Return the whole listing exactly as it stands.

— START —

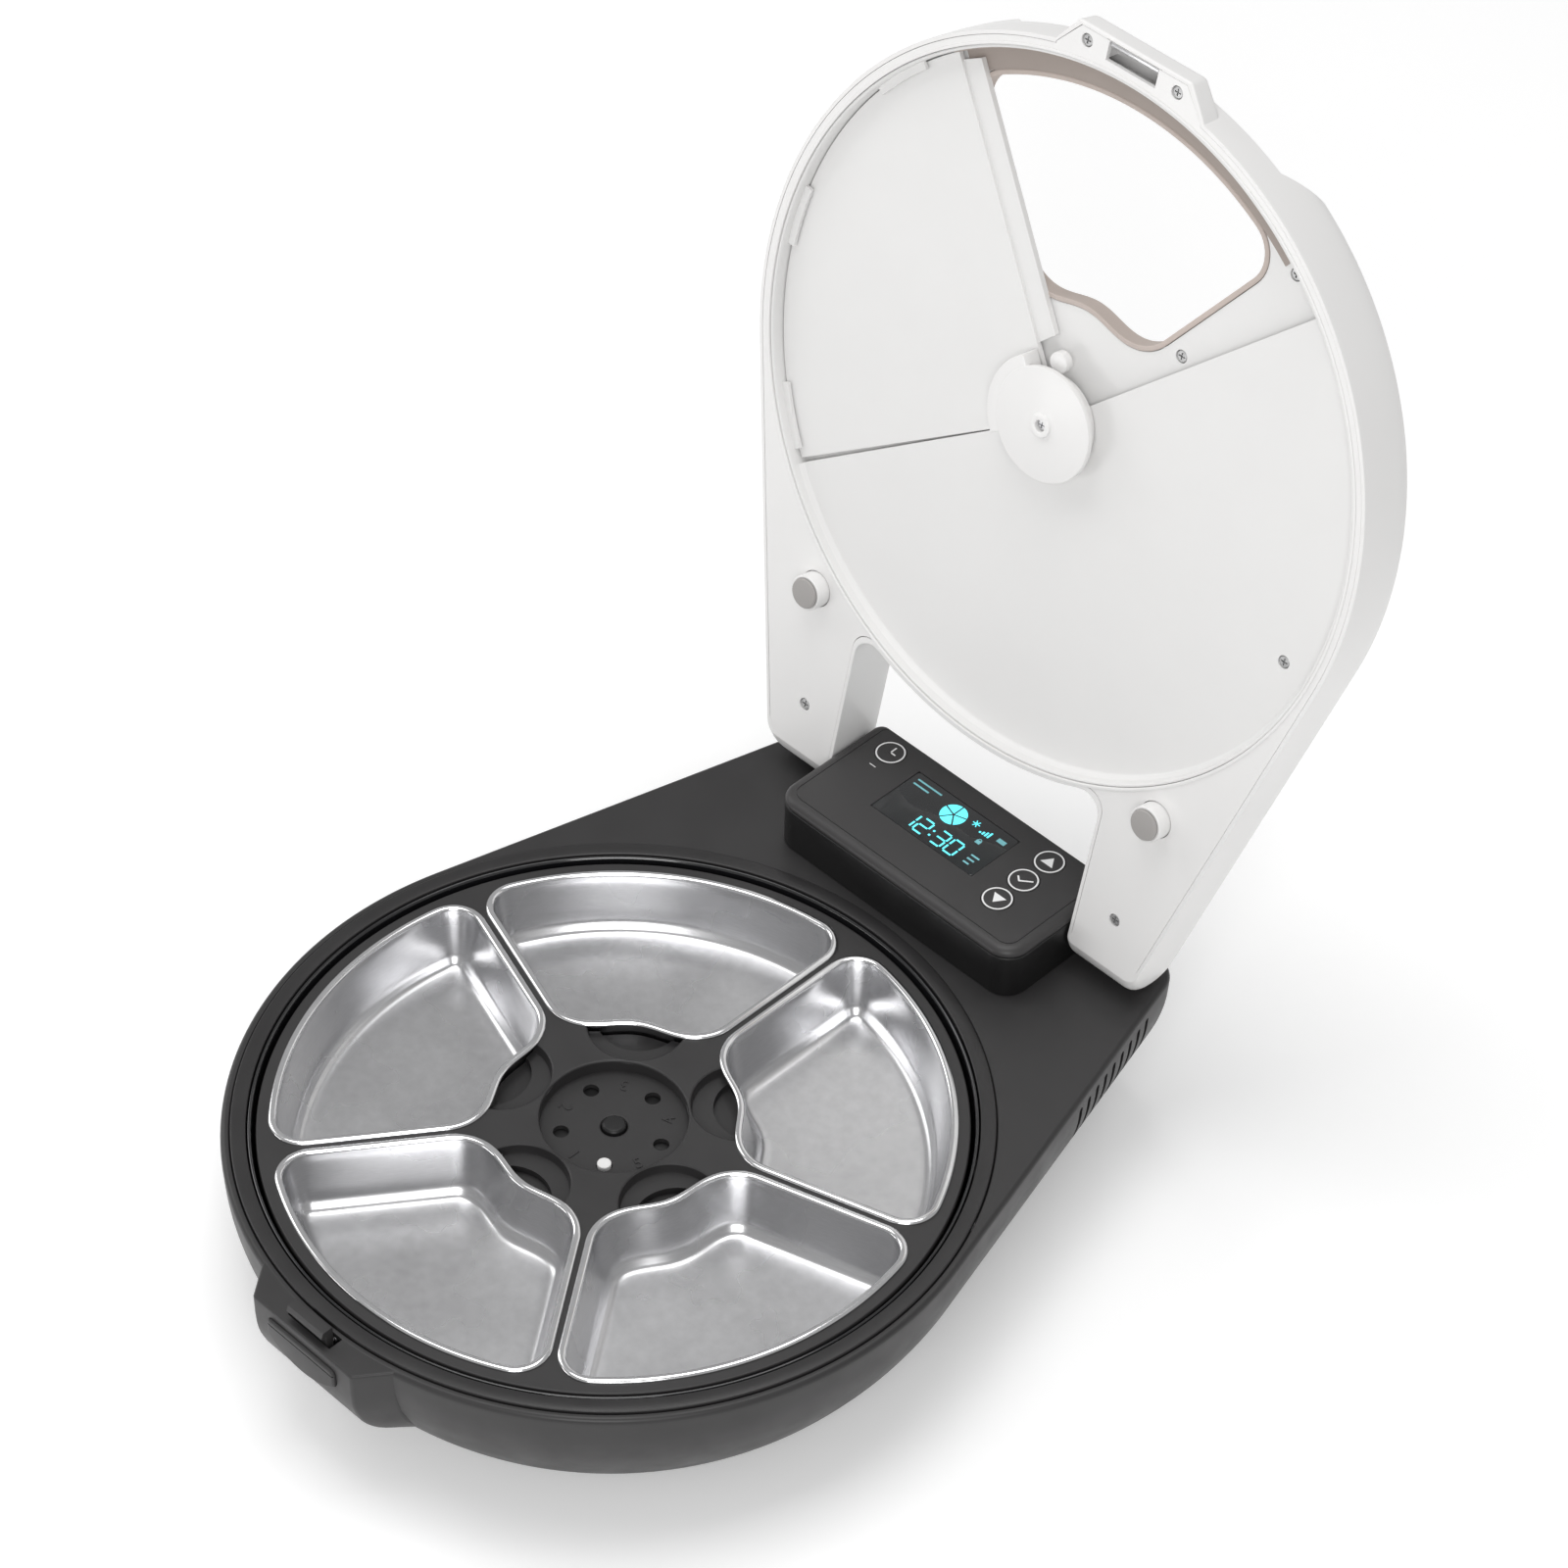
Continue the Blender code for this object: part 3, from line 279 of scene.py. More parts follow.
def base_outline(inset):
    """The base in plan: a round front whose sides run on to a narrower, rounded rear."""
    radius = BASE_RADIUS - inset
    rear = BASE_REAR - inset
    half = arc(radius, -90.0, TAIL_ANGLE, 70)
    half += fillet(half[-1], tangent_corner(radius, rear), (0.0, rear), BASE_ROUND, 12)
    half.append((0.0, rear))
    return mirrored(half)


def lid_outline(inset, end):
    """The lid in plan: a round front, two ears that reach the hinge, and a notch for the control box."""
    radius = LID_RADIUS - inset
    inner = EAR_INNER + inset
    rear = LID_REAR_RADIUS - inset
    outer_corner = tangent_corner(radius, end)
    inner_corner = (inner, end)
    notch = (inner, math.sqrt(rear ** 2 - inner ** 2))
    notch_angle = math.degrees(math.atan2(notch[1], notch[0]))
    half = arc(radius, -90.0, TAIL_ANGLE, 70)
    half += fillet(half[-1], outer_corner, inner_corner, 7.0, 6)
    half += fillet(outer_corner, inner_corner, notch, 3.0, 5)
    half += fillet(inner_corner, notch, polar(rear, notch_angle + 6.0), 9.0, 8)
    half += arc(rear, notch_angle + 8.0, 90.0, 16)
    return mirrored(half[:-1] + [(0.0, rear)])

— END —

EXERCISE ANSWER:
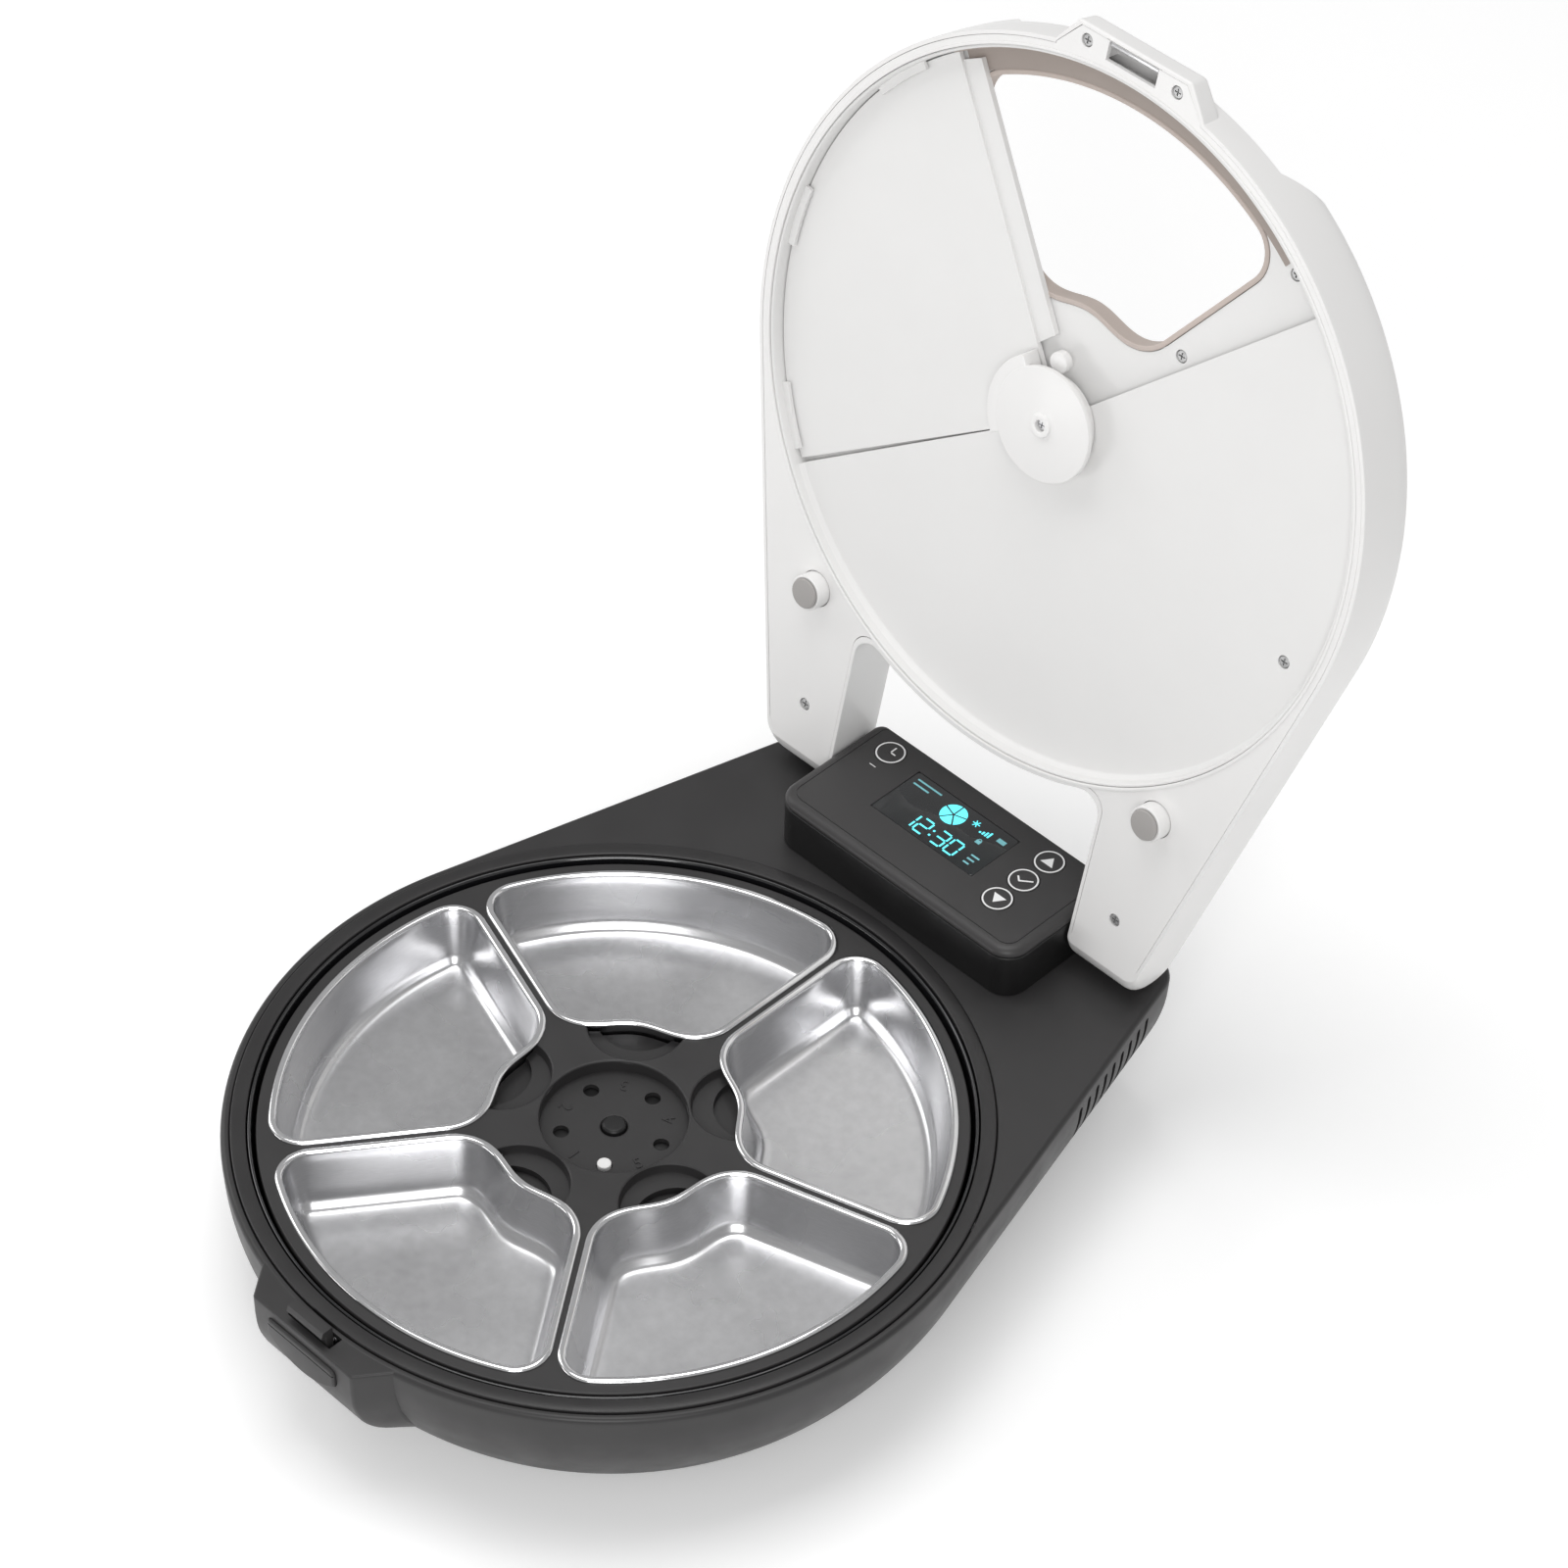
Continue the Blender code for this object: part 3, from line 279 of scene.py. More parts follow.
def base_outline(inset):
    """The base in plan: a round front whose sides run on to a narrower, rounded rear."""
    radius = BASE_RADIUS - inset
    rear = BASE_REAR - inset
    half = arc(radius, -90.0, TAIL_ANGLE, 70)
    half += fillet(half[-1], tangent_corner(radius, rear), (0.0, rear), BASE_ROUND, 12)
    half.append((0.0, rear))
    return mirrored(half)


def lid_outline(inset, end):
    """The lid in plan: a round front, two ears that reach the hinge, and a notch for the control box."""
    radius = LID_RADIUS - inset
    inner = EAR_INNER + inset
    rear = LID_REAR_RADIUS - inset
    outer_corner = tangent_corner(radius, end)
    inner_corner = (inner, end)
    notch = (inner, math.sqrt(rear ** 2 - inner ** 2))
    notch_angle = math.degrees(math.atan2(notch[1], notch[0]))
    half = arc(radius, -90.0, TAIL_ANGLE, 70)
    half += fillet(half[-1], outer_corner, inner_corner, 7.0, 6)
    half += fillet(outer_corner, inner_corner, notch, 3.0, 5)
    half += fillet(inner_corner, notch, polar(rear, notch_angle + 6.0), 9.0, 8)
    half += arc(rear, notch_angle + 8.0, 90.0, 16)
    return mirrored(half[:-1] + [(0.0, rear)])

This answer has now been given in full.